Die Familienrechtlerin hat häufig auch mit Fällen zu tun, bei denen es um Sorge- und Umgangsrechte für Kinder geht. Und um Männer aus muslimischen Ländern, die „nicht verstehen, dass man hier keine Menschen schlagen darf“, auch nicht die eigenen Kinder. Die meisten Männer würden gar nicht verstehen, wenn Gerichte oder Jugendämter ein Umgangsverbot aussprechen.
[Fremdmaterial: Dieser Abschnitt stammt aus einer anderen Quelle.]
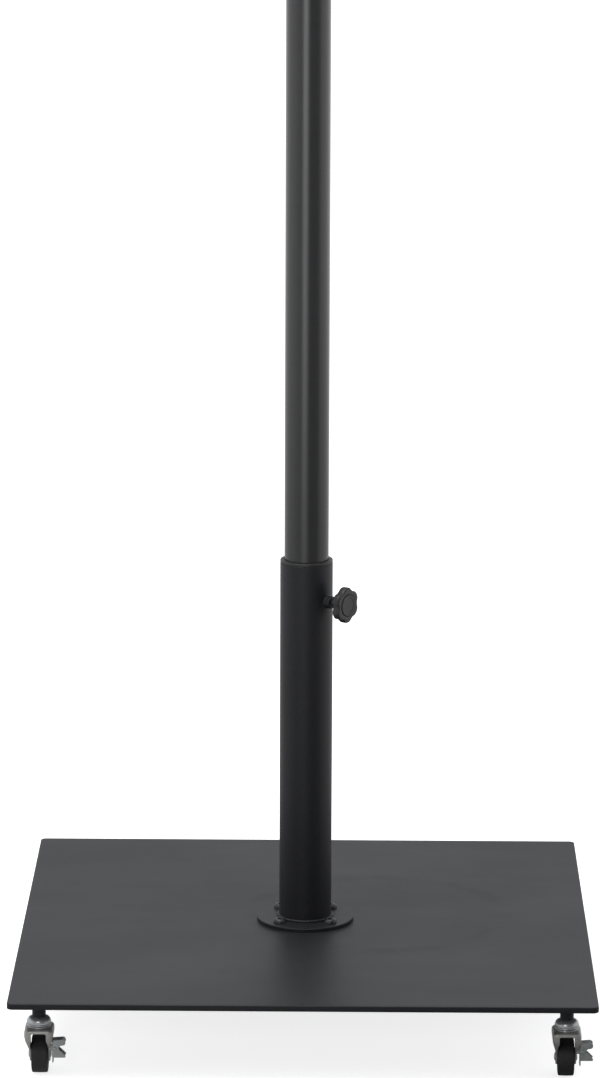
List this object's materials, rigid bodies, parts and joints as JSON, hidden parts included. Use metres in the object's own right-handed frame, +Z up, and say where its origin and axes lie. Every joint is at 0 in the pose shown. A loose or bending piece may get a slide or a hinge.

Sie würden hilflos reagieren, wüssten nicht, wie sie sich verhalten sollen, beschwerten sich: dass die Bundesrepublik ein Land ist, das Frauen beschützt. „Die ganze Denkweise wird sich nicht so schnell verändern“, sagt Abokal.

Lebensbedrohliche Situationen und die Gewalt der Männer

In wenigen Fällen, sagt sie, „drehen die Männer auch durch“. Dann kommt es zu lebensbedrohlichen Situationen für die Frauen. Jüngstes Beispiel: In Cottbus landete vor einer Woche ein Palästinenser in Untersuchungshaft – wegen versuchten Totschlags an seiner Ehefrau. Die 21-Jährige war mit ihrer Mutter und ihren Geschwistern 2015 aus Syrien nach Deutschland geflüchtet. Sie landeten in Brandenburg. Dort lernte die junge Frau auch ihren Mann kennen, Anfang 2017 heirateten sie. Nun wollte sie mit ihrem Bruder nach Berlin fahren, Freunde besuchen. Ihr Mann rastete aus – aus Angst vor Untreue.

In einem anderen Fall muss sich derzeit ein Mann aus Libyen vor dem Landgericht Potsdam wegen versuchten Mordes verantworten. Er hatte seine 36 Jahre alte Frau, mit der er nach Deutschland geflüchtet war, Anfang des Jahres niedergestochen. Sie wollte sich von ihm scheiden lassen, denn er hatte sie geschlagen, seine 16-jährige Tochter sexuell belästigt, Alkoholprobleme obendrein. Auch diese Frau wohnt in Luckenwalde. Auch sie trägt ein Kopftuch.